The sudden surge in public support for the tycoon and his empire suggests a broader effort by the Adani conglomerate and its backers to reclaim control of a narrative that, its defenders say, has tarnished not just the company and its founding family but India itself.
Adani Group has denied allegations of misconduct by its executives and said it would defend itself in court.
The stakes for the conglomerate are high. In the wake of the charges, a stock rout has wiped out billions of dollars from Adani Group companies, while foreign governments and partners are reassessing ties. Kenya has canceled $2.6 billion in deals, and TotalEnergies SE halted new investments in the conglomerate.
“Any company or any other organization that is involved in a joint venture with the Adanis right now, they’re starting to worry about their liability,” said Kush Amin, a legal specialist at Transparency International, an anti-corruption group.
The pushback against the US action seems to have helped claw back some ground, at least for shareholders. The ports-to-power conglomerate had lost about $34 billion in combined market value since the US indictments became public on Nov. 21. This week it has recouped about $21 billion in market value, the single largest one-week jump since December last year.
On Friday, India’s Ministry of External Affairs said the indictment was a legal matter involving private firms and individuals and the US Department of Justice.
“We have not been informed in advance on the issue,” the ministry’s spokesman, Randhir Jaiswal, told reporters. “We have not had any conversation also on this particular matter with the US government.”
A Graver Threat
The indictment issued by federal prosecutors in Brooklyn on Nov. 21 accused Gautam Adani and associates of lying to US investors about their anti-bribery practices while promising more than $250 million in bribes to Indian officials. The indictment charges Adani company executives with three fraud counts, while other defendants are charged with violating the Foreign Corrupt Practices Act, or FCPA, which bars US-linked entities from bribing foreign officials.
FCPA charges can be particularly damaging because they can trigger stronger due diligence requirements among investors, said Ben Charoenwong, associate professor of finance at business school INSEAD in Singapore. They can also limit access to business contracts from governments and global firms — a particularly damaging prospect for an infrastructure company — as well as affecting personal banking relationships.
“This is why there’s such urgency in creating distance between individual family members and the allegations,” he said. “It’s not just about corporate reputation, which they can probably shrug off soon, but about preserving individual financial mobility and access to global financial markets.”

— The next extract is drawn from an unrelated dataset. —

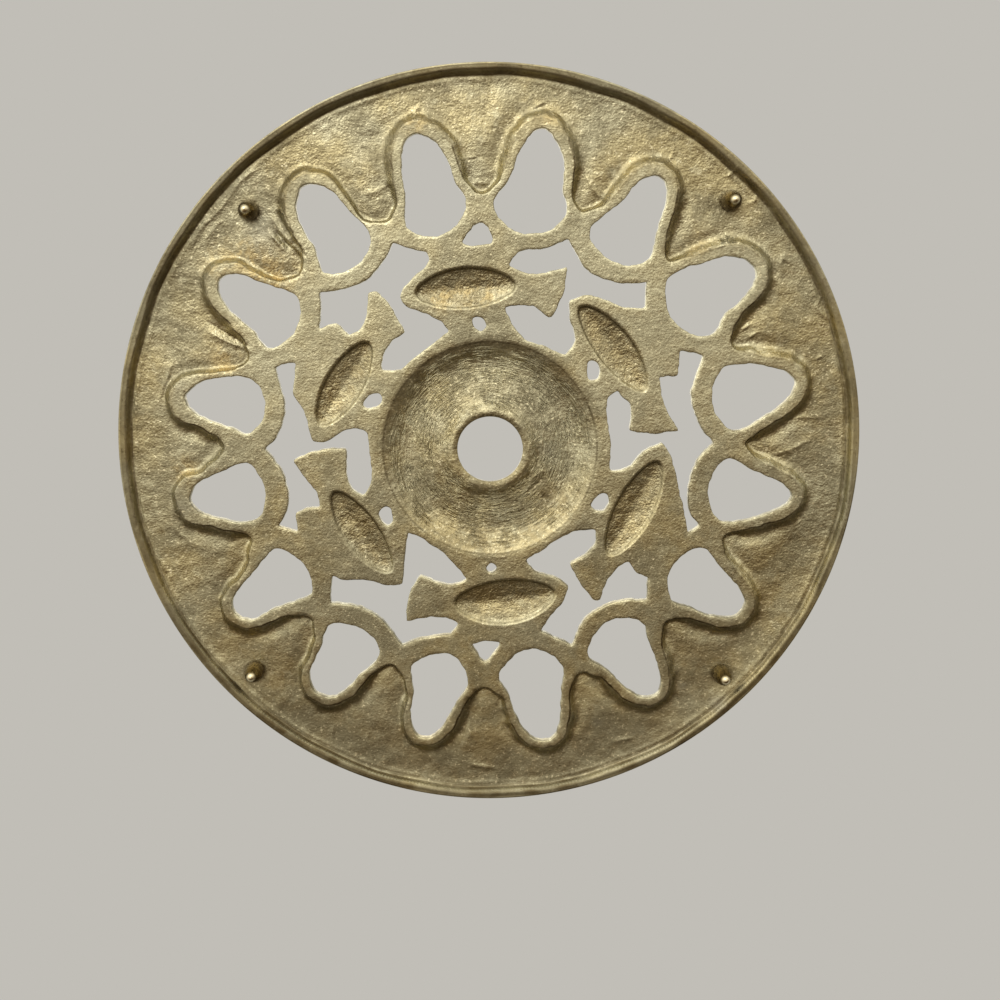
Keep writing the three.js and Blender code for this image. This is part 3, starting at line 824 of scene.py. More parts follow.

The US indictment also goes further, and poses a graver threat, than last year’s allegations from short-seller Hindenburg Group, which alleged a campaign of stock manipulation and accounting fraud by the conglomerate, experts said. While those accusations also led to a punishing stock rout — which later reversed — they didn’t carry the threat of criminal and financial penalties as the US charges do.
The Adani Group mounted a similar defense after those charges. The company issued a 413-page response at the time, while high-profile lawyers came to its defense. In parliament, Modi in a series of speeches deflected pressure from the opposition over alleged links to Gautam Adani.
This time, attempts by the opposition to raise the charges in parliament have been cut short. Sessions in the upper and lower house were adjourned over multiple days this week after the opposition demanded a discussion of the bribery case. On Tuesday, the lower house sat for just over 14 minutes.
“Many see this as an attack on the Indian system and want to defend it, for nationalist reasons,” said Sushant Singh, a lecturer at Yale University. Others, he added, “want to defend Adani as he is close to Modi and this would be an indirect defense of Modi.”
--With assistance from Shruti Mahajan.